Фрагонар становится неузнаваемым, когда он пишет для себя, по вдохновению. Только тогда пробуждается в нем настоящий темперамент живописца, мастера моментальных набросков с натуры или эскизов по воображению (maître d’ebauches). На некоторых холстах он сам расписался: «Фраго написал это в один час». Порой он берется за те же галантные или семейные жанровые сцены, но с бесконечно большим юмором и смелостью.
Особенно хорош его этюд «Прачки» (184), настоящий и правдивый кусок жизни.
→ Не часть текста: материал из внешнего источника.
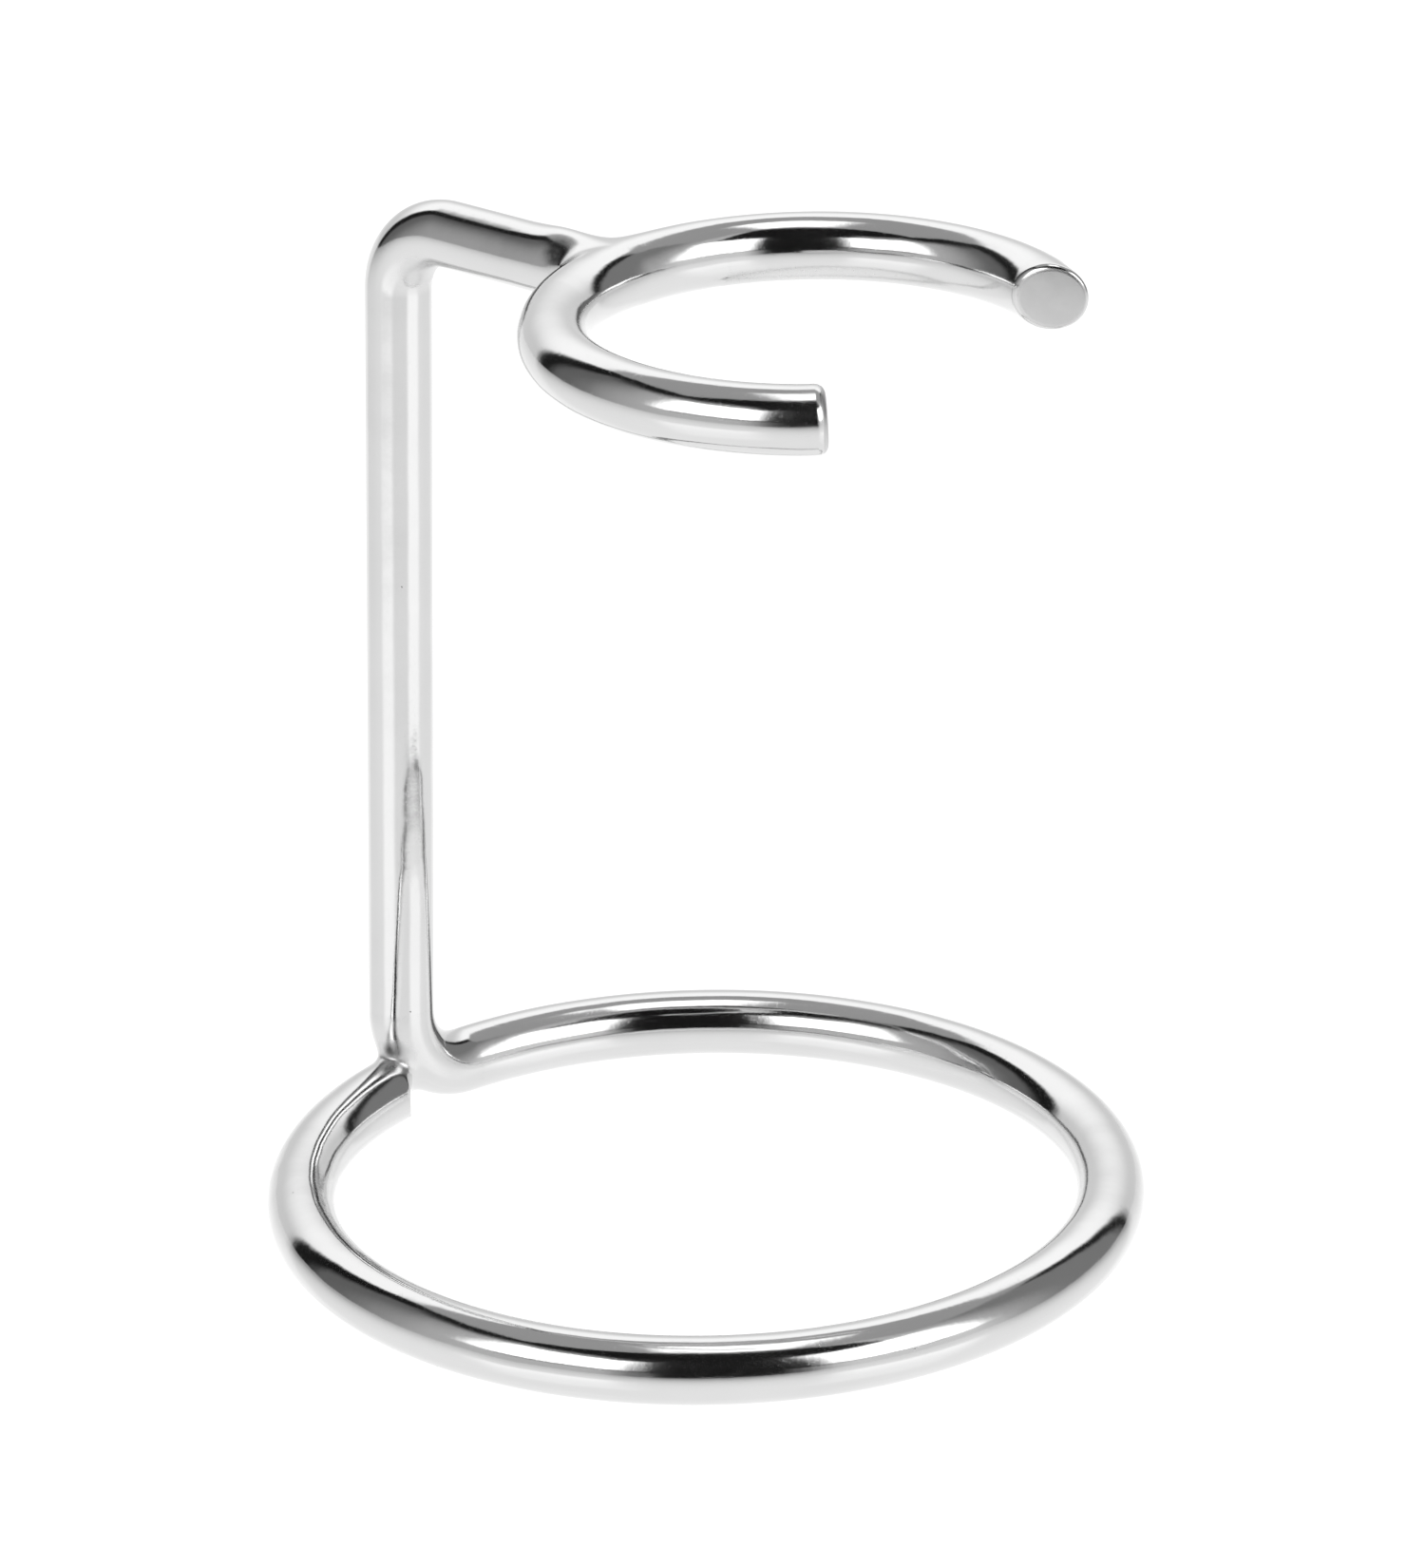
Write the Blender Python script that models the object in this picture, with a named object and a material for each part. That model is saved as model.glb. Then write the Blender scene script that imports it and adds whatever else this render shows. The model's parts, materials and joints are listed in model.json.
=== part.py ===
"""A chromed wire stand that holds one shaving brush by its collar, bristles down.

One steel rod is bent into an open foot ring, a bend, an upright post, a second bend and a short arm.
A C-shaped holder ring of the same rod is welded to the end of the arm, and the free end of the foot
ring is welded back against the lower bend. Metres, +Z up. The origin is the centre of the foot ring
on the surface that the stand rests on, and the open side of the holder faces -Y and +X.
"""

from math import ceil, cos, pi, radians, sin, sqrt, tan

import bmesh
import bpy
from mathutils import Matrix, Vector

MM = 0.001

# The rod
ROD_RADIUS = 3.0 * MM
ROD_SIDES = 16
STEP_DEGREES = 6.0           # one facet of a ring
BEND_STEP_DEGREES = 15.0     # one facet of a tight bend

# The foot ring, measured to the middle of the rod
FOOT_RADIUS = 36.4 * MM
FOOT_START = radians(127.7)  # where the ring turns up into the lower bend

# The post
LOWER_BEND_RADIUS = 7.1 * MM
UPPER_BEND_RADIUS = 6.4 * MM
POST_LEAN = radians(1.45)    # towards +X
ARM_HEIGHT = 86.85 * MM      # the middle of the arm above the surface

# The arm and the holder ring, measured to the middle of the rod
ARM_HEADING = radians(-40.5)
HOLDER_REACH = 47.5 * MM     # from the post's corner to the middle of the holder
HOLDER_RADIUS = 22.2 * MM
HOLDER_GAP = radians(106.5)  # the mouth that the brush goes in by
HOLDER_TWIST = radians(6.0)  # the mouth's middle, past the line of the arm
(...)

Представлен уголок Рима; мраморная лестница, тенистое дерево, две статуи и перед фонтаном полоскающие белье прачки. Конечно, мастер галантного жанра Фрагонар далек и здесь от сердечности Шардена (ср. 172). Сценка привлекает его всего лишь как яркое, красочное зрелище, и она получила особенную поэтическую остроту потому, что рядом с прачками лежит задумчивый сфинкс, а белье развешано на фоне монументальной лестницы и мраморной статуи. В картине как бы сталкиваются бытовой и исторический жанр. Включение в композицию живых фигур и статуй напоминает «Качели».